Go through the listing and copy each line with the string "that".
· · · ·
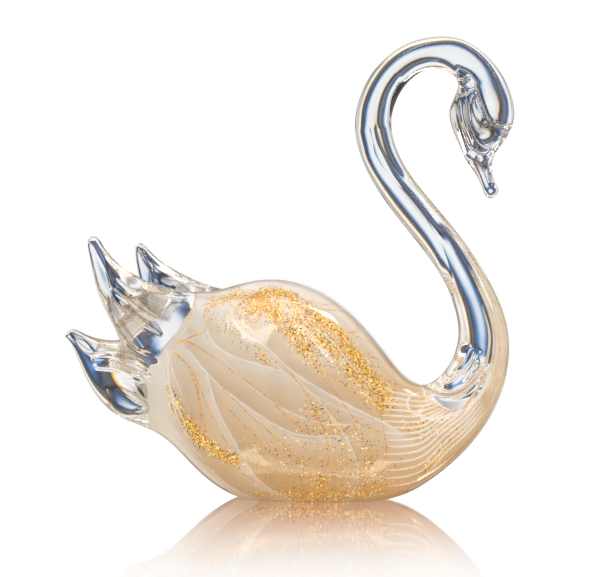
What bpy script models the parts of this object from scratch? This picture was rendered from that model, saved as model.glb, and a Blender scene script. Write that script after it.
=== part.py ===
# A hot-worked glass swan: one solid of glass, drawn out into a tail, two wing tips, a neck and a bill.
# The swan faces +X, its wings lie towards -Y and +Y, and it stands on the flat ground under its body at z = 0.
import math

import bmesh
import bpy
from mathutils import Matrix, Vector

# Driving dimensions, in metres
SWAN_HEIGHT = 0.240  # from the ground flat to the top of the neck's arch
GRIND_DEPTH = 0.0036  # glass ground off the belly to make the flat that it stands on

# How finely the form is laid out
RING_POINTS = 20  # points around each cross-section
SMOOTHING = 1  # subdivision levels of the finished surface
WING_PATCH = 4  # faces along and across the patch of flank that each wing tip is drawn from

# The side view. Each cross-section is a row: the point on the upper or inner outline, x and z, the point
# on the lower or outer outline, x and z, and how broad it is across for its depth. Places are in hundredths
# of the swan's height, measured from about the middle of its length and from the bottom of the unground belly.
TAIL = (
    (-49.8, 37.1, -50.2, 36.0, 1.10),
    (-48.4, 38.3, -49.6, 36.1, 0.96),
    (-46.3, 37.0, -48.0, 34.3, 0.90),
    (-42.1, 35.3, -45.7, 28.8, 0.85),
    (-37.1, 34.9, -41.8, 21.8, 0.88),
    (-32.4, 35.0, -35.8, 17.9, 0.96),
)
BODY = (
    (-27.8, 37.9, -28.6, 15.6, 0.98),
    (-22.9, 42.3, -22.9, 11.3, 0.92),
    (-17.8, 48.0, -17.2, 5.4, 0.88),
    (-11.4, 50.5, -10.0, 0.8, 0.87),
    (-4.5, 50.0, -2.8, 0.1, 0.87),
    (2.7, 48.9, 4.8, 0.0, 0.88),
    (9.4, 46.2, 12.4, 0.2, 0.88),
    (15.2, 41.8, 19.9, 0.7, 0.89),
    (20.5, 35.7, 27.3, 2.3, 0.92),
)
CHEST = (
    (25.1, 29.3, 33.6, 6.5, 0.97),
    (28.9, 26.4, 39.3, 11.4, 1.00),
    (32.4, 26.4, 44.1, 17.3, 1.02),
    (35.5, 29.1, 47.4, 23.6, 0.98),
    (37.9, 33.1, 49.2, 30.3, 0.96),
)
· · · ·
ANSWER TO THIS PROBLEM »
What bpy script models the parts of this object from scratch? This picture was rendered from that model, saved as model.glb, and a Blender scene script. Write that script after it.
GRIND_DEPTH = 0.0036  # glass ground off the belly to make the flat that it stands on
WING_PATCH = 4  # faces along and across the patch of flank that each wing tip is drawn from